Written exercise: Read through the data and report every line in which the word "Write" occurs.

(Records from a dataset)
^^^^^^^^^^^^^^^^
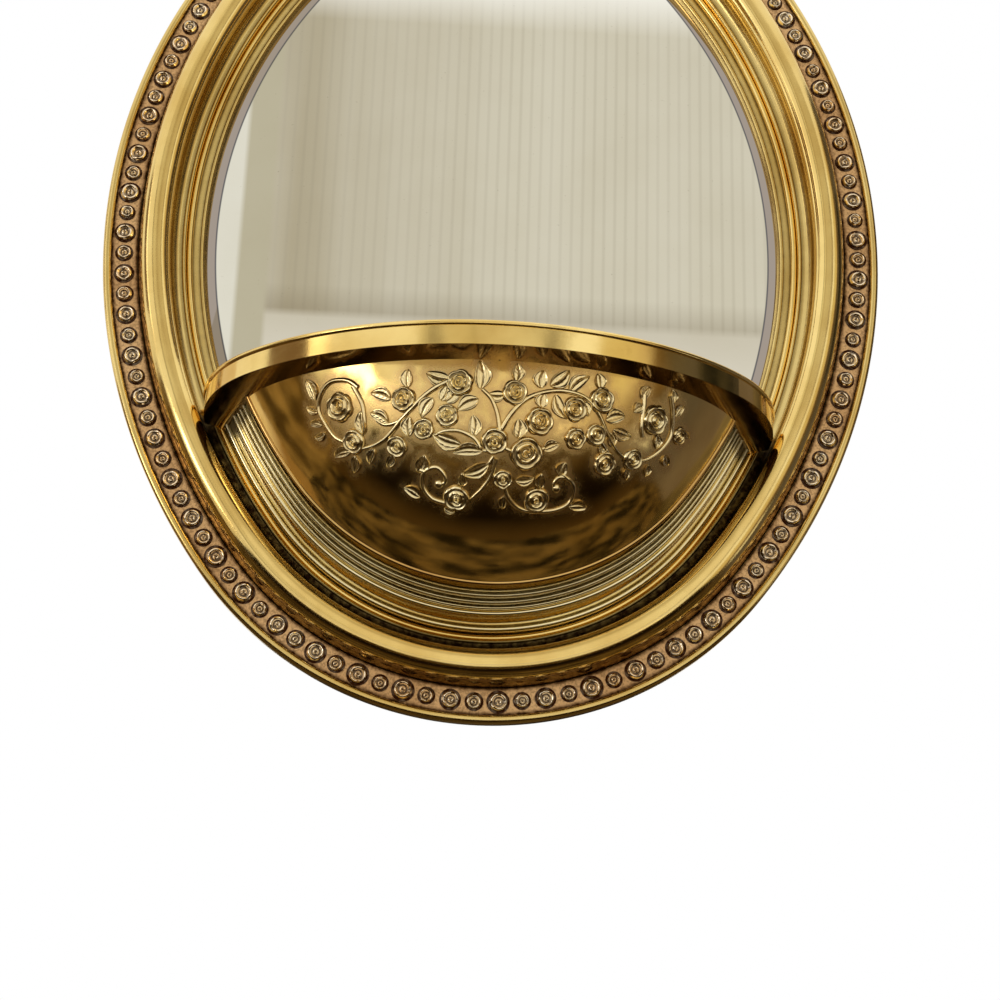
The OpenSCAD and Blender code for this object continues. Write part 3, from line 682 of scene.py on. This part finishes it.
def skirt_section():
    line = [on_skirt(0, 0)]
    for across, low, high, nose in STEPS:
        cx, cd = on_skirt(across, high)
        line += [on_skirt(across, low)] + arc(cx + nose, cd, nose, 180, 12, 10)
    line += [on_skirt(0.84, 0.78), on_skirt(0.87, 0.9), on_skirt(0.94, 1), (LIP_IN + 1, SKIRT_D)]
    line += [on_skirt(0.94, 0.72), on_skirt(0.62, 0.4), on_skirt(0.34, 0.16), (33.0, 11.6), (33.0, FOOT_D)]
    return line


def lip_section():
    nose = LIP_T / 2
    line = arc(LIP_IN - 0.2, SKIRT_D + nose, nose, 270, 90, 12)
    return line + arc(LIP_IN + 0.7, SKIRT_D + nose, nose, 90, 0, 5) + [(LIP_IN + 1.0, SKIRT_D)]


skirt = low_sweep("stepped_skirt", skirt_section(), FINISH["bracket_skirt"], "skirt_brass", "bracket_skirt")
# Painted shadow of the shelf on the skirt's top
add_patina_and_shade(skirt, shelf_shadow_on_skirt)
low_sweep("bowl_lip", lip_section(), FINISH["bracket_lip"], "bead_brass", "bracket_lip")

# The lip's outline as seen from the middle of the shelf's underside
lip_x, lip_y = low_path(LIP_IN)
LIP_TURN = np.arctan2(lip_y - SHELF_Y, lip_x)[::-1]
LIP_REACH = np.hypot(lip_x, lip_y - SHELF_Y)[::-1]


# The half bowl, and relief on it
def bowl_at(x, z):
    """Flat point on the bowl, x across and z below the shelf's underside."""
    r, turn = np.hypot(x, z), np.arctan2(np.minimum(z, 0), x)
    share = r / np.interp(turn, LIP_TURN, LIP_REACH) * math.cos(BOWL_BACK_A)
    depth = BOWL_D0 + BOWL_REACH * np.sqrt(np.maximum(1 - share ** 2, 0))
    return np.stack(np.broadcast_arrays(x, z + SHELF_Y, depth), -1)


def bowl_frame(x, z):
    """Point, the two slopes and the outward direction of the bowl."""
    e = 0.02
    dx = (bowl_at(x + e, z) - bowl_at(x - e, z)) / (2 * e)
    dz = (bowl_at(x, z + e) - bowl_at(x, z - e)) / (2 * e)
    out = np.cross(dx, dz)
    return bowl_at(x, z), dx, dz, out / np.linalg.norm(out, axis=-1, keepdims=True)


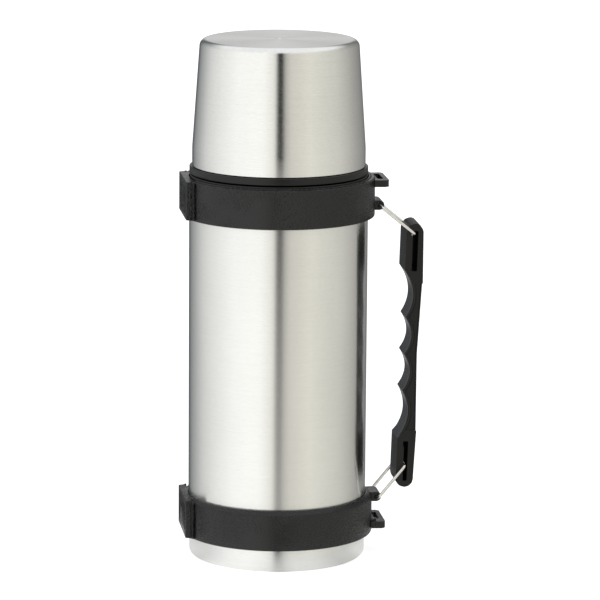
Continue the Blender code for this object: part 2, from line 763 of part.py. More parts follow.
def link(name, length, bore_z, down):
    """Closed loop of wire through an ear and a slot of the handle, turning on the ear's bore."""
    leg_y = handle_w / 2 + link_side_play + wire_r
    corners = box_outline(0, length, -leg_y, leg_y, bend_r, bend_steps)
    curve = bpy.data.curves.new(name, "CURVE")
    curve.dimensions = "3D"
    curve.bevel_depth = wire_r * MM
    curve.bevel_resolution = 1
    line = curve.splines.new("POLY")
    line.points.add(len(corners) - 1)
    for point, (x, y) in zip(line.points, corners):
        point.co = (x * MM, y * MM, 0, 1)
    line.use_cyclic_u = True
    curve.materials.append(wire_steel())
    made = bpy.data.objects.new(name, curve)
    made.location = (ear_bore_x * MM, 0, bore_z * MM)
    made.rotation_euler = (0, radians(down), 0)
    bpy.context.collection.objects.link(made)
    return made


def handle_levels():
    """Bottom, top and the ends of the finger grip, along the slots' line from the lower pin."""
    bottom = (lower_band_z + band_h + handle_end_gap_low - lower_pin[1]) / cos(handle_lean)
    top = (upper_band_z - handle_end_gap_top - lower_pin[1]) / cos(handle_lean)
    return bottom, top, bottom + lower_block_l, top - upper_block_l


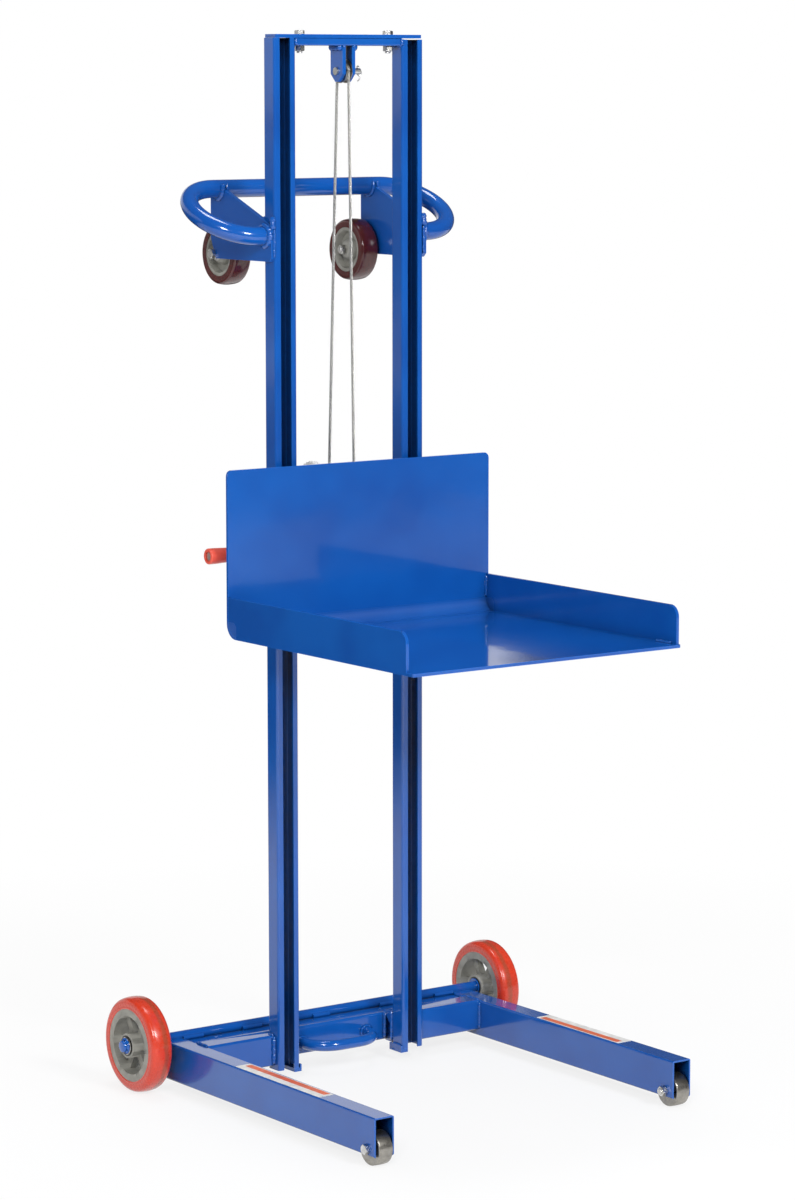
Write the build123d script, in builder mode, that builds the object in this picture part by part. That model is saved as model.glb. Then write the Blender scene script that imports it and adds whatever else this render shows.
^^^^^^^^^^^^^^^^
Result of this exercise:
The OpenSCAD and Blender code for this object continues. Write part 3, from line 682 of scene.py on. This part finishes it.
Write the build123d script, in builder mode, that builds the object in this picture part by part. That model is saved as model.glb. Then write the Blender scene script that imports it and adds whatever else this render shows.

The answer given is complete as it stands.